Tudo isto é deprimente. E por um instante apetece-me ficar por aqui. É tudo deprimente, de facto, do princípio ao fim. Do assessor governamental que, antevendo que seria o próximo da lista a ser triturado para salvar a pele do pequeno chefe, agiu como um kamikaze, ao ministro que ameaça pessoas de bordoada, que usa os serviços secretos como quem chama um canalizador para resolver um problema que era seu. De um Primeiro-ministro a fazer demonstrações de autoridade, qual macho alfa ou sapo cheio de ar, como quem quer ser boi, a um presidente da República a responder a jornalistas no meio da rua, não tendo absolutamente nada para dizer, com a boquinha empapada de sorvete, e declarações mais ou menos solenes no dia seguinte, humilhando o (já anteriormente humilhado pelo Primeiro-ministro) apatetado ministro da pancadaria, como quem bate em mortos cujo cadáver nem se consegue tirar do meio do caminho, ou fazendo o enésimo aviso de que agora (ao fim de sete anos, senhores!) vai passar a estar mais atento e vigilante.
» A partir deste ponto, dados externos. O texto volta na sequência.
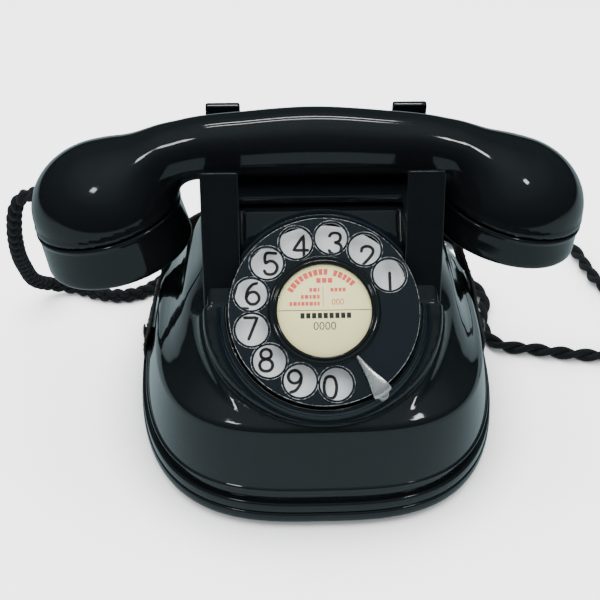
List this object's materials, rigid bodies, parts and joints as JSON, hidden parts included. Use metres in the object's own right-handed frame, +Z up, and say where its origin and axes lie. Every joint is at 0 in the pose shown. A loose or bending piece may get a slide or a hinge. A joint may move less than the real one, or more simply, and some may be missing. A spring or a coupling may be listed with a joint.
{
  "type": "rotary desk telephone",
  "caption": "Black metal desk telephone with a finger dial in a round drum, four-prong fork cradle, resting handset, leather carrying strap and braided cords.",
  "frame": {"origin": "centre of the telephone's footprint on the table, level with the undersides of the rubber feet", "axes": "+X to the right of a person facing the dial, -Y towards that person, +Z up"},
  "size_m": [0.3261, 0.2367, 0.1517],
  "materials": {
    "black_enamel": "gloss enamel over steel",
    "bakelite": "polished black phenolic",
    "steel": "zinc plated",
    "spring_steel": "blued",
    "chrome": "polished",
    "brass": "satin",
    "nickel_leaf": "nickel silver",
    "bell_steel": "nickel plated",
    "winding": "taped coil winding",
    "phenolic": "brown phenolic",
    "can": "drawn can",
    "rubber": "moulded",
    "textile": "braided over",
    "leather": "dark harness leather",
    "ring_white": "stove enamel",
    "paper": "printed card",
    "clear": "clear disc"
  },
  "bodies": {
    "housing": {"case": "black_enamel", "base_plate": "black_enamel", "base_screws": "steel", "rubber_feet": "rubber", "hook_bracket": "steel", "hook_springs": "nickel_leaf", "dial_bezel": "black_enamel", "number_ring": "ring_white", "dial_frame": "brass", "dial_spring": "spring_steel", "impulse_springs": "nickel_leaf", "finger_stop": "chrome", "gong_left": "bell_steel", "gong_right": "bell_steel", "gong_posts": "steel", "ringer_frame": "steel", "ringer_coils": "winding", "capacitor": "can", "induction_coil": "winding", "terminal_block": "phenolic", "terminal_screws": "brass", "strap_studs": "steel", "handset_cord": "textile", "line_cord": "textile", "cord_grommets": "rubber", "line_terminals": "brass"},
    "handset": {"handset_handle": "bakelite", "cord_ferrule": "bakelite", "transmitter_cap": "bakelite", "receiver_cap": "bakelite", "transmitter_capsule": "can", "receiver_capsule": "can"},
    "cradle": {"cradle": "black_enamel"},
    "hook_lever": {"hook_lever": "steel"},
    "dial": {"finger_wheel": "black_enamel", "label_ring": "black_enamel", "label_card": "paper", "label_window": "clear", "dial_shaft": "steel", "main_gear": "brass"},
    "cam": {"cam_pinion": "brass"},
    "governor": {"governor": "brass"},
    "clapper": {"clapper": "brass"},
    "strap": {"carry_strap": "leather"}
  },
  "joints": [
    {"name": "cradle_slide", "type": "slide", "parent": "housing", "child": "cradle", "axis": [0, 0, 1], "range_m": [0, 0.004]},
    {"name": "handset_lift", "type": "slide", "parent": "cradle", "child": "handset", "axis": [0, 0, 1], "range_m": [0, 0.12]},
    {"name": "hook_lever_turn", "type": "hinge", "parent": "housing", "child": "hook_lever", "pos_m": [0, 0.009, 0.081], "axis": [1, 0, 0], "range_deg": [-14, 1]},
    {"name": "dial_turn", "type": "hinge", "parent": "housing", "child": "dial", "pos_m": [0, -0.0668, 0.0929], "axis": [0, -0.6743, 0.7385], "range_deg": [-322, 0]},
    {"name": "cam_turn", "type": "hinge", "parent": "housing", "child": "cam", "pos_m": [-0.0272, -0.06063, 0.07145], "axis": [0, -0.6743, 0.7385], "range_deg": [0, 1615]},
    {"name": "governor_turn", "type": "hinge", "parent": "housing", "child": "governor", "pos_m": [-0.01579, -0.061, 0.0657], "axis": [0, -0.6743, 0.7385], "range_deg": [-4840, 0]},
    {"name": "clapper_swing", "type": "hinge", "parent": "housing", "child": "clapper", "pos_m": [0, 0.023, 0.017], "axis": [0, 0, 1], "range_deg": [-3, 3]},
    {"name": "strap_lift", "type": "slide", "parent": "housing", "child": "strap", "axis": [0, 0, 1], "range_m": [0, 0.006]}
  ],
  "couplings": [
    {"joint": "hook_lever_turn", "follows": "cradle_slide", "rad_per_m": -55},
    {"joint": "cam_turn", "follows": "dial_turn", "ratio": -5},
    {"joint": "governor_turn", "follows": "dial_turn", "ratio": 15}
  ]
}
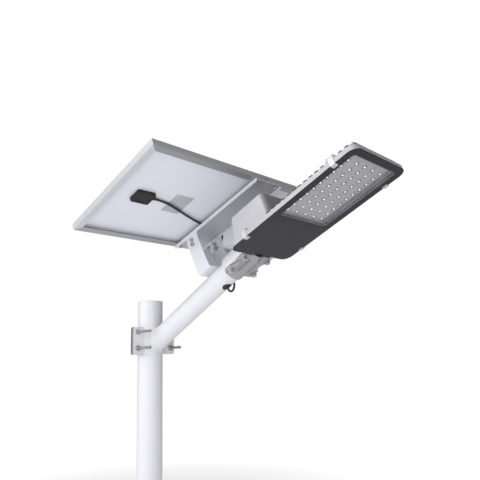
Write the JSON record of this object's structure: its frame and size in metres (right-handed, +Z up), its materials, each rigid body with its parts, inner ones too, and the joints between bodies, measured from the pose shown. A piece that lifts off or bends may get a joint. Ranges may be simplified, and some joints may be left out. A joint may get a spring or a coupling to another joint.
{
  "type": "solar street lamp",
  "caption": "Solar street lamp head: slim LED lamp with battery box on a rising arm, tilting solar panel above it, clamped to the top of a round pole.",
  "frame": {"origin": "pole axis at the lower end of the pole section", "axes": "+Z up the pole, +X the way the arm and lamp reach out, +Y across, towards the side away from the junction box"},
  "size_m": [0.8916, 0.7354, 0.8857],
  "materials": {
    "white_paint": "gloss white powder coat",
    "zinc_clamp": "grey zinc-rich coat",
    "zinc_steel": "zinc plated",
    "frame_aluminium": "satin anodised",
    "solar_glass": "tempered, lightly textured",
    "silicon": "dark blue, anti-reflection coated",
    "ribbon": "tinned",
    "backsheet_white": "satin film",
    "black_plastic": "fine texture",
    "cable_black": "satin",
    "label_grey": "blank, satin film",
    "lamp_silver": "silver-grey powder coat on die casting",
    "cover_black": "fine matt black powder coat",
    "seal_rubber": "soft",
    "window_clear": "tempered, clear",
    "chamber_grey": "satin",
    "board_white": "solder-mask white over aluminium",
    "led_phosphor": "yellow phosphor under clear gel",
    "lens_clear": "clear moulded optic",
    "cell_wrap": "shrink sleeve",
    "tray_aluminium": "mill finish",
    "strap_nylon": "woven",
    "circuit_green": "solder mask",
    "component_black": "moulded",
    "brass": "turned",
    "spring_steel": "bright"
  },
  "bodies": {
    "pole": {"pole_tube": "white_paint", "pole_cap": "white_paint"},
    "arm": {"clamp_front_half": "white_paint", "clamp_rear_half": "zinc_clamp", "clamp_bolts": "zinc_steel", "clamp_nuts": "zinc_steel", "clamp_washers": "zinc_steel", "arm_tube": "white_paint", "arm_grommet": "seal_rubber", "post_bracket": "white_paint", "post_bracket_web": "white_paint", "weld_beads": "white_paint", "feed_cable": "cable_black"},
    "panel": {"panel_channel": "white_paint", "channel_screws_and_nuts": "zinc_steel", "tilt_pivot_bolts": "zinc_steel", "tilt_lock_bolts": "zinc_steel", "tilt_nuts": "zinc_steel", "tilt_washers": "zinc_steel", "panel_rail_low": "frame_aluminium", "panel_rail_high": "frame_aluminium", "panel_rail_left": "frame_aluminium", "panel_rail_right": "frame_aluminium", "panel_corner_keys": "frame_aluminium", "panel_backsheet": "backsheet_white", "solar_cells": "silicon", "cell_ribbons": "ribbon", "panel_glass": "solar_glass", "junction_box_base": "black_plastic", "junction_box_lid": "black_plastic", "junction_box_gland": "black_plastic", "panel_label": "label_grey", "panel_cable": "cable_black"},
    "lamp": {"lamp_housing": "lamp_silver", "battery_box": "lamp_silver", "battery_box_screws": "zinc_steel", "slipfitter_cap": "lamp_silver", "slipfitter_bolts": "zinc_steel", "slipfitter_washers": "zinc_steel", "lamp_cover": "cover_black", "cover_gasket": "seal_rubber", "window_glass": "window_clear", "window_bezel": "chamber_grey", "light_chamber_rim": "chamber_grey", "led_board": "board_white", "led_packages": "led_phosphor", "led_lenses": "lens_clear", "battery_tray": "tray_aluminium", "battery_cells": "cell_wrap", "battery_straps": "strap_nylon", "controller_board": "circuit_green", "board_standoffs": "brass", "board_screws": "zinc_steel", "controller_parts": "component_black", "lamp_wires": "cable_black", "clip_pins": "zinc_steel"},
    "clip_near_left": {"clip_near_left": "spring_steel"},
    "clip_near_right": {"clip_near_right": "spring_steel"},
    "clip_far_left": {"clip_far_left": "spring_steel"},
    "clip_far_right": {"clip_far_right": "spring_steel"}
  },
  "joints": [
    {"name": "arm_swing", "type": "hinge", "parent": "pole", "child": "arm", "pos_m": [0, 0, 0.4645], "axis": [0, 0, 1], "range_deg": [-180, 180]},
    {"name": "panel_tilt", "type": "hinge", "parent": "arm", "child": "panel", "pos_m": [0.26372, 0, 0.75345], "axis": [0, -1, 0], "range_deg": [-8, 25]},
    {"name": "lamp_roll", "type": "hinge", "parent": "arm", "child": "lamp", "pos_m": [0, 0, 0.4645], "axis": [0.8882, 0, 0.4594], "range_deg": [-12, 12]},
    {"name": "clip_near_left_hinge", "type": "hinge", "parent": "lamp", "child": "clip_near_left", "pos_m": [0.52486, -0.1085, 0.7184], "axis": [-0.9262, 0, -0.377], "range_deg": [0, 100]},
    {"name": "clip_near_right_hinge", "type": "hinge", "parent": "lamp", "child": "clip_near_right", "pos_m": [0.52486, 0.1085, 0.7184], "axis": [0.9262, 0, 0.377], "range_deg": [0, 100]},
    {"name": "clip_far_left_hinge", "type": "hinge", "parent": "lamp", "child": "clip_far_left", "pos_m": [0.7842, -0.1085, 0.82397], "axis": [-0.9262, 0, -0.377], "range_deg": [0, 100]},
    {"name": "clip_far_right_hinge", "type": "hinge", "parent": "lamp", "child": "clip_far_right", "pos_m": [0.7842, 0.1085, 0.82397], "axis": [0.9262, 0, 0.377], "range_deg": [0, 100]}
  ]
}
É verdade que a política é um jogo, como também para aí disse outra unicelular intelectual promovida a um ministério, mas mal estamos quando esse jogo não serve outra coisa que não o jogo em si. A um passo do cinquentenário do 25 de Abril, talvez tenhamos chegado ao sumo de tudo o que produzimos: dois inúteis que o povo e as elites adoram e tratam como príncipes, como génios, uma parceria para coisa nenhuma que não o poder pessoal dos dois e um país à cabeceira, a assistir a tudo de camarote, enquanto conta os trocos para a bica. Não houve, numa semana inteira de jogadas, tácticas, insinuações, sopros à imprensa e mensagens oficiais, não houve, dizia, a mais pequena névoa de substância, de um propósito, de uma ideia que nos desse a entender que tudo aquilo nos dizia de facto alguma coisa, que podia ser, de uma forma ou de outra, importante para as nossas vidas. Não era. Nada daquilo revelou mais nada que não isto: as instituições democráticas estão a chegar a um grau de seriedade e dignidade equivalente à aldeia dos macacos do zoológico.
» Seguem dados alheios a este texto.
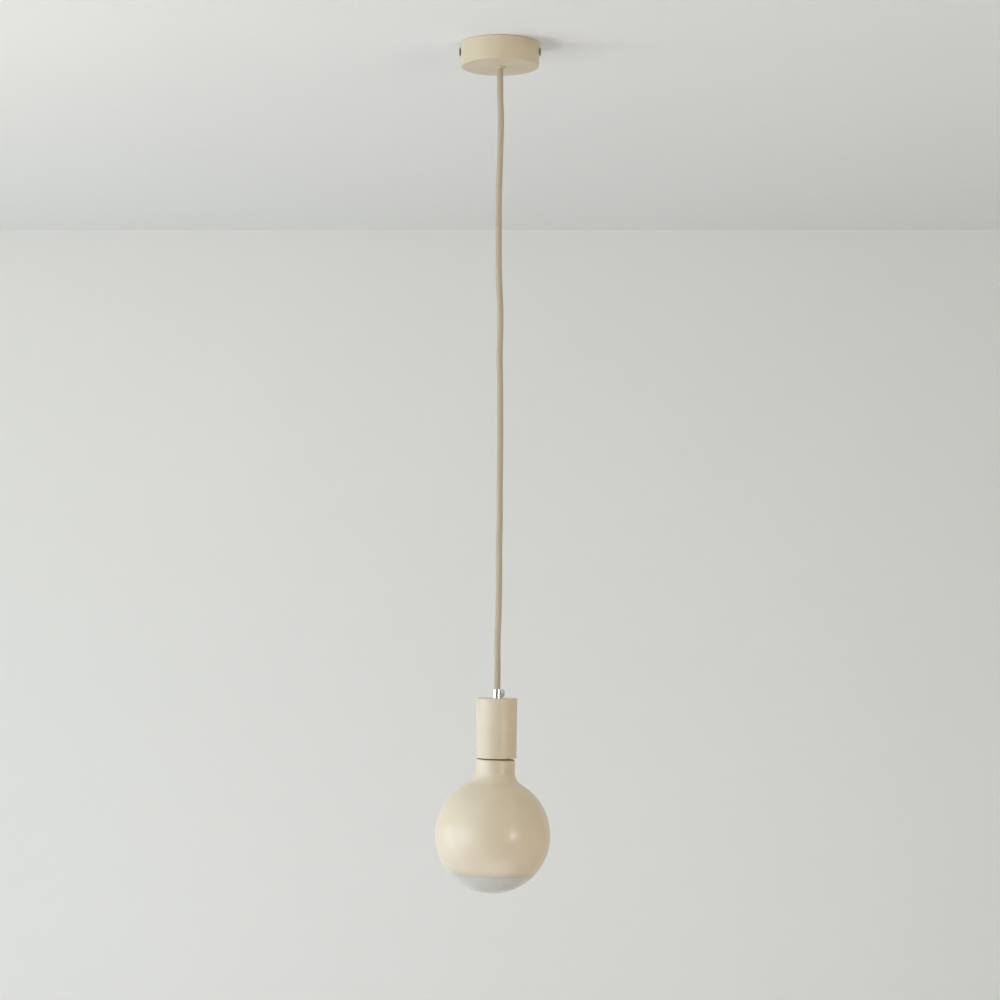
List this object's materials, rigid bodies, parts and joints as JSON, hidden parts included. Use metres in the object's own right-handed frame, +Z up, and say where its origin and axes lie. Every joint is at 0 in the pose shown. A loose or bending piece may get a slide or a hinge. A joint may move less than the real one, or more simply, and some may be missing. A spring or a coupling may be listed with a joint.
{
  "type": "pendant light",
  "caption": "Pendant light: a ceiling cup, one straight textile cord, a slim metal lamp holder cup and a large globe bulb, painted above and frosted below.",
  "frame": {"origin": "middle of the mounting bracket's top face, in the plane of the ceiling", "axes": "+Z up into the ceiling, +X towards the right side screw, +Y away from the viewer; the lamp hangs towards -Z"},
  "size_m": [0.1248, 0.125, 0.9279],
  "materials": {
    "beige_paint": "satin beige paint",
    "bulb_paint": "satin beige paint on glass above, frosted glass below",
    "textile": "braided textile sleeve",
    "cream_nylon": "moulded",
    "white_nylon": "moulded",
    "black_moulding": "moulded",
    "polished_steel": "polished",
    "dark_nickel": "dark nickel",
    "zinc_steel": "zinc plated",
    "brass": "plain",
    "cap_metal": "rolled sheet",
    "ceramic": "glazed",
    "black_glass": "glossy",
    "brown_pvc": "smooth",
    "blue_pvc": "smooth",
    "earth_pvc": "smooth, green and yellow"
  },
  "bodies": {
    "root": {"canopy": "beige_paint", "mounting_bracket": "zinc_steel", "side_screw_left": "dark_nickel", "side_screw_right": "dark_nickel", "earth_screw": "zinc_steel", "outlet_bush": "cream_nylon", "cord_anchor": "white_nylon", "anchor_screw": "zinc_steel", "terminal_block": "white_nylon", "insert_1": "brass", "insert_2": "brass", "insert_3": "brass", "block_screw_1": "zinc_steel", "block_screw_2": "zinc_steel", "block_screw_3": "zinc_steel", "block_screw_4": "zinc_steel", "block_screw_5": "zinc_steel", "block_screw_6": "zinc_steel", "lead_live_top": "brown_pvc", "lead_neutral_top": "blue_pvc", "lead_earth_top": "earth_pvc", "earth_bond_lead": "earth_pvc", "cord": "textile", "cord_grip": "polished_steel", "grip_screw": "polished_steel", "holder_shell": "beige_paint", "earth_tag": "brass", "clamp_nut": "zinc_steel", "holder_dome": "black_moulding", "contact_carrier": "ceramic", "clamp_live": "brass", "clamp_neutral": "brass", "clamp_screw_live": "zinc_steel", "clamp_screw_neutral": "zinc_steel", "contact_rivet_live": "brass", "contact_rivet_neutral": "brass", "centre_contact": "brass", "side_contact": "brass", "lead_live_bottom": "brown_pvc", "lead_neutral_bottom": "blue_pvc", "lead_earth_bottom": "earth_pvc", "holder_skirt": "black_moulding", "screw_shell": "brass", "bulb_globe": "bulb_paint", "bulb_cap": "cap_metal", "cap_insulator": "black_glass", "cap_contact": "brass"}
  },
  "joints": []
}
Haverá quem diga que tudo isto traz um aroma a fim de ciclo, até a fim de regime. A ideia é tentadora, mas não parece certa. Costa e Marcelo, Marcelo e Costa, os melhores políticos das suas gerações, as sumidades da descrispação, são, na verdade, o espelho fiel de um país que os elegeu massivamente precisamente com o propósito de, por um lado, não alterar a situação e, por outro, de nos entreter. No fim do espectáculo, sobra tudo o que era importante para a generalidade: um ministro morto, um Governo incapaz, saudável e agradavelmente incapaz, um Primeiro-ministro que manda, um Presidente que faz sorrir.
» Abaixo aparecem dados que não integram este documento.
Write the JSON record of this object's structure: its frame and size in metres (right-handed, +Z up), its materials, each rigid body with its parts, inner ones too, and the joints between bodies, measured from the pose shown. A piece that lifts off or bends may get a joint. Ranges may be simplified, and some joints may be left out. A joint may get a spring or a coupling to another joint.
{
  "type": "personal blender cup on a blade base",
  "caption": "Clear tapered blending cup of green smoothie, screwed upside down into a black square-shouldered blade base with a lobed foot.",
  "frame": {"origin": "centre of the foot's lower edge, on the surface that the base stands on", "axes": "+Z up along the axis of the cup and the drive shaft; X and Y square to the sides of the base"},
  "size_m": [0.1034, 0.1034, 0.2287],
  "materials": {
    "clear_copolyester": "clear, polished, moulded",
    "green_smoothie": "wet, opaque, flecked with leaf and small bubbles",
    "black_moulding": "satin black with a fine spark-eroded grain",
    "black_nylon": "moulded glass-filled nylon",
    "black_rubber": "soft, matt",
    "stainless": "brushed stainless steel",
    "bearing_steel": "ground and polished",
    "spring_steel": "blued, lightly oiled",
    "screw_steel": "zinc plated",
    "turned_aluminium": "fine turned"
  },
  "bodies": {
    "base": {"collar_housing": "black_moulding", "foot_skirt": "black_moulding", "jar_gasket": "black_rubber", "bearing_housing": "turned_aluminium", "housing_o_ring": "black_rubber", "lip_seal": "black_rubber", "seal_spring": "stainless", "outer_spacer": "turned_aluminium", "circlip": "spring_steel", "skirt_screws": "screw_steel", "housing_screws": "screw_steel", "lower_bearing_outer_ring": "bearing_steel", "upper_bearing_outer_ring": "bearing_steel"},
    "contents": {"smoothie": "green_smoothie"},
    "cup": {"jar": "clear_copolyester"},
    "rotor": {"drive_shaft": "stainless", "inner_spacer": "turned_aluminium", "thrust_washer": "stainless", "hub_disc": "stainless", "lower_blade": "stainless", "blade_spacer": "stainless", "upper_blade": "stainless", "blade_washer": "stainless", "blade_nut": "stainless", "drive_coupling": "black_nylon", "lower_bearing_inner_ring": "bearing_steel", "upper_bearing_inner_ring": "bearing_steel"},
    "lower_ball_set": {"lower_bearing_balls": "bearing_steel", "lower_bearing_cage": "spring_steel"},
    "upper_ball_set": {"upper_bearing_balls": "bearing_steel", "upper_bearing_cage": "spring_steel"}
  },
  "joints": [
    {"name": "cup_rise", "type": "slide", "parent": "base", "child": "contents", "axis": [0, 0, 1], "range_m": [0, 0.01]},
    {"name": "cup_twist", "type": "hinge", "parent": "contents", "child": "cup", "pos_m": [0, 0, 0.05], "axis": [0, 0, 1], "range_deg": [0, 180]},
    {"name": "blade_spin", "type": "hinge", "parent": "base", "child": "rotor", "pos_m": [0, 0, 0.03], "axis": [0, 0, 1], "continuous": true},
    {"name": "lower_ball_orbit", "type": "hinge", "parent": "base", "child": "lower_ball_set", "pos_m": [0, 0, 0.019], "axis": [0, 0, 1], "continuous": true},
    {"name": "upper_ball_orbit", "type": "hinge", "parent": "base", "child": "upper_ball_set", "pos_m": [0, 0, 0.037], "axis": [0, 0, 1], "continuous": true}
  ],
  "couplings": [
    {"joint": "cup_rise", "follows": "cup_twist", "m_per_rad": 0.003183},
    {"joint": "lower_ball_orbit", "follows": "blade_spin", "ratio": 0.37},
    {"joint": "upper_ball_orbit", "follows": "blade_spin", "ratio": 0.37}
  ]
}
Dir-me-ão que a partir de agora tudo será diferente. Há quem fale num novo tipo de presidência, num Governo fragilizado, em dissolução no horizonte. Não nego à partida o que desconheço, mas julgo mais ou menos evidente que nada será diferente. Substancialmente, nada será diferente. Daquela comissão de inquérito à TAP, de onde se espera que continuem a sair notícias demolidoras para o Governo, já ninguém espera mais nada para além da confirmação semanal do lodo em que caímos, e o Primeiro-ministro reforçou na semana passada a ideia de que é nesse lodo que pretendemos manter-nos, já que suspeito mesmo que tenha tido, lá no fundo da nossa consciência colectiva, uma atitude apreciável de autoridade e poder. E o presidente que descaramento tem para vir agora dar más notícias, apontar defeitos e erros, a um Governo que é, ele próprio, um desastre desde o início, mas que o presidente suporta com amor e dedicação há sete anos? Com que cara de pau virá agora o presidente das boas notícias denunciar as falhas, sobretudo quando ele foi precisamente eleito para não o fazer?

O produto de tudo isto é a situação, e é a situação o seu produtor: um país que, numa Europa economicamente parada, vende números singulares absolutamente medíocres como grande sucesso; as instituições capturadas pela clique; brutos promovidos a governantes; e, acima de tudo, um país que nem bem, nem mal, antes pelo contrário. Temos exactamente aquilo que pedimos, aquilo em que votámos e cuja existência nem sequer podíamos ignorar. Quem não gostar que emigre – ou que engula um sapo e assente praça no PS. Tudo isto é deprimente.